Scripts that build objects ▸
+++++

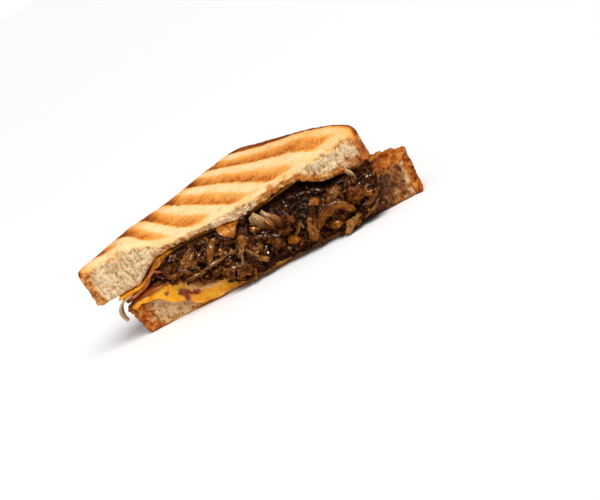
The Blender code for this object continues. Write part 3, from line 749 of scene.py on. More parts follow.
def cheeseFinish():
    made, tree, skin, where = newFinish("melted cheddar")
    pale, bits, browned = (mask(tree, name) for name in ("pale", "bits", "browned"))
    mottled = mottle(tree, where, 130.0, 500.0)
    shade = ramp(tree, mottled["Mask"], [(0.1, colour(250, 152, 12)), (0.9, colour(255, 196, 48))])
    amber = ramp(tree, mottled["Mask"], [
        (0.1, colour(112, 54, 2)), (0.5, colour(176, 98, 5)), (0.9, colour(216, 138, 24)),
    ])
    shade = blend(tree, browned, shade, amber)
    paleMask = ragged(tree, where, pale, 140.0, 1.6)
    shade = blend(tree, times(tree, paleMask, 0.85), shade, colour(236, 178, 112))
    # bits of bacon, the cheese pink round them
    shade = blend(tree, spread(tree, bits, 0.05, 0.6, 0.0, 0.6), shade, colour(236, 134, 66))
    bitMask = ragged(tree, where, bits, 300.0, 2.2)
    streaks = noise(tree, where, 700.0, 3.0)
    gristle = ramp(tree, streaks, [(0.35, colour(96, 22, 6)), (0.7, colour(178, 70, 28))])
    shade = blend(tree, times(tree, bitMask, 0.95), shade, gristle)
    rough = spread(tree, mottled["Mask"], 0.0, 1.0, 0.24, 0.4)
    finishSkin(tree, skin, shade, rough, noise(tree, where, 240.0, 3.0), 0.7 * mm, 0.6, {
        "Subsurface Weight": 0.12, "Subsurface Radius": (0.004, 0.0015, 0.0003),
        "Specular IOR Level": 0.2, "Coat Weight": 0.34, "Coat Roughness": 0.12,
    })
    return made


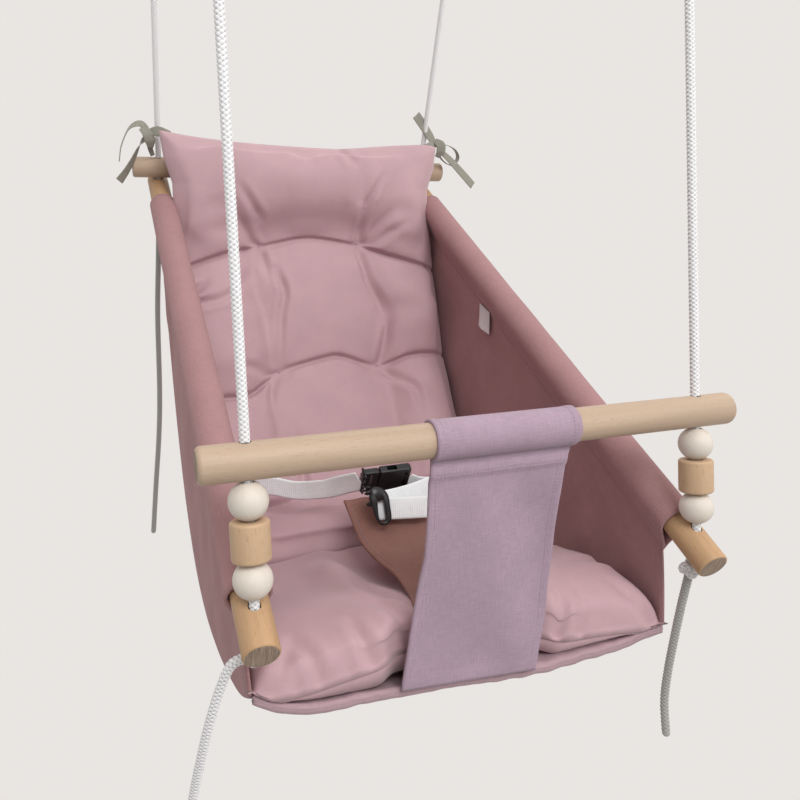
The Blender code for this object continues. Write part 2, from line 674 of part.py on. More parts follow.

+++++

What the task requires ▸ Write out every entry verbatim.

Result below ▸
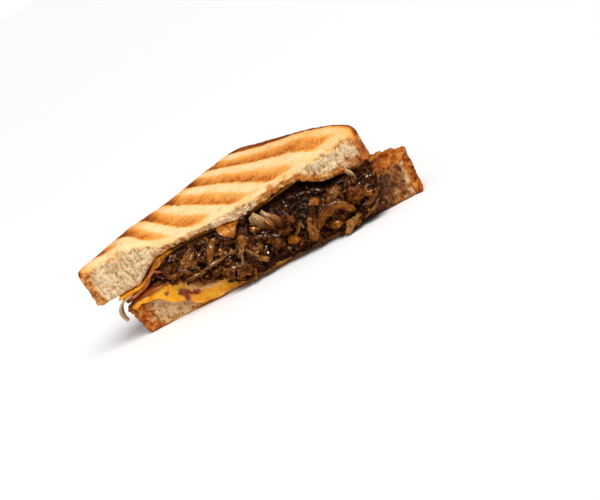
The Blender code for this object continues. Write part 3, from line 749 of scene.py on. More parts follow.
def cheeseFinish():
    made, tree, skin, where = newFinish("melted cheddar")
    pale, bits, browned = (mask(tree, name) for name in ("pale", "bits", "browned"))
    mottled = mottle(tree, where, 130.0, 500.0)
    shade = ramp(tree, mottled["Mask"], [(0.1, colour(250, 152, 12)), (0.9, colour(255, 196, 48))])
    amber = ramp(tree, mottled["Mask"], [
        (0.1, colour(112, 54, 2)), (0.5, colour(176, 98, 5)), (0.9, colour(216, 138, 24)),
    ])
    shade = blend(tree, browned, shade, amber)
    paleMask = ragged(tree, where, pale, 140.0, 1.6)
    shade = blend(tree, times(tree, paleMask, 0.85), shade, colour(236, 178, 112))
    # bits of bacon, the cheese pink round them
    shade = blend(tree, spread(tree, bits, 0.05, 0.6, 0.0, 0.6), shade, colour(236, 134, 66))
    bitMask = ragged(tree, where, bits, 300.0, 2.2)
    streaks = noise(tree, where, 700.0, 3.0)
    gristle = ramp(tree, streaks, [(0.35, colour(96, 22, 6)), (0.7, colour(178, 70, 28))])
    shade = blend(tree, times(tree, bitMask, 0.95), shade, gristle)
    rough = spread(tree, mottled["Mask"], 0.0, 1.0, 0.24, 0.4)
    finishSkin(tree, skin, shade, rough, noise(tree, where, 240.0, 3.0), 0.7 * mm, 0.6, {
        "Subsurface Weight": 0.12, "Subsurface Radius": (0.004, 0.0015, 0.0003),
        "Specular IOR Level": 0.2, "Coat Weight": 0.34, "Coat Roughness": 0.12,
    })
    return made


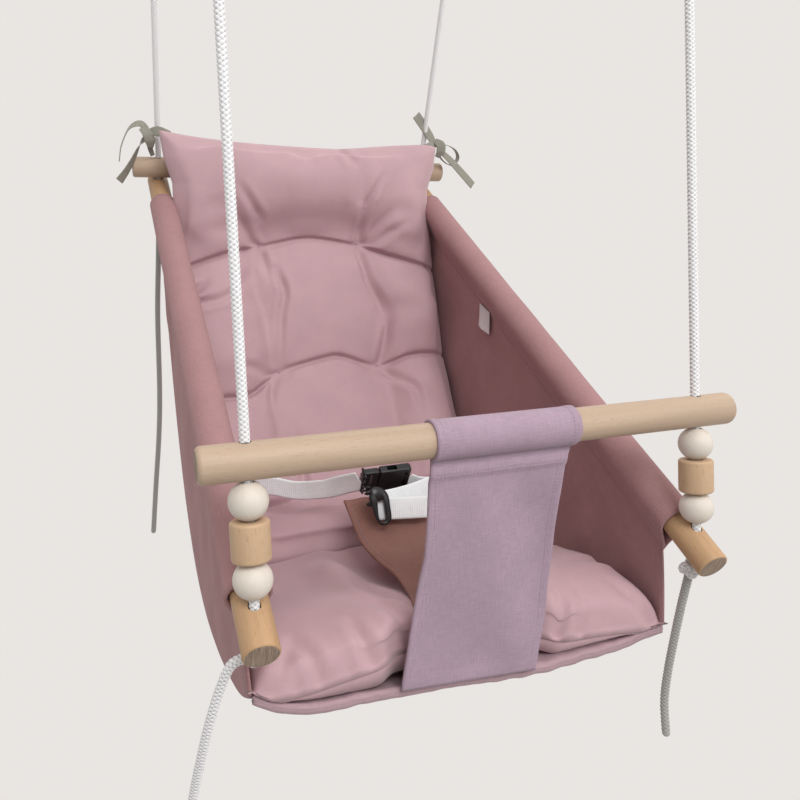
The Blender code for this object continues. Write part 2, from line 674 of part.py on. More parts follow.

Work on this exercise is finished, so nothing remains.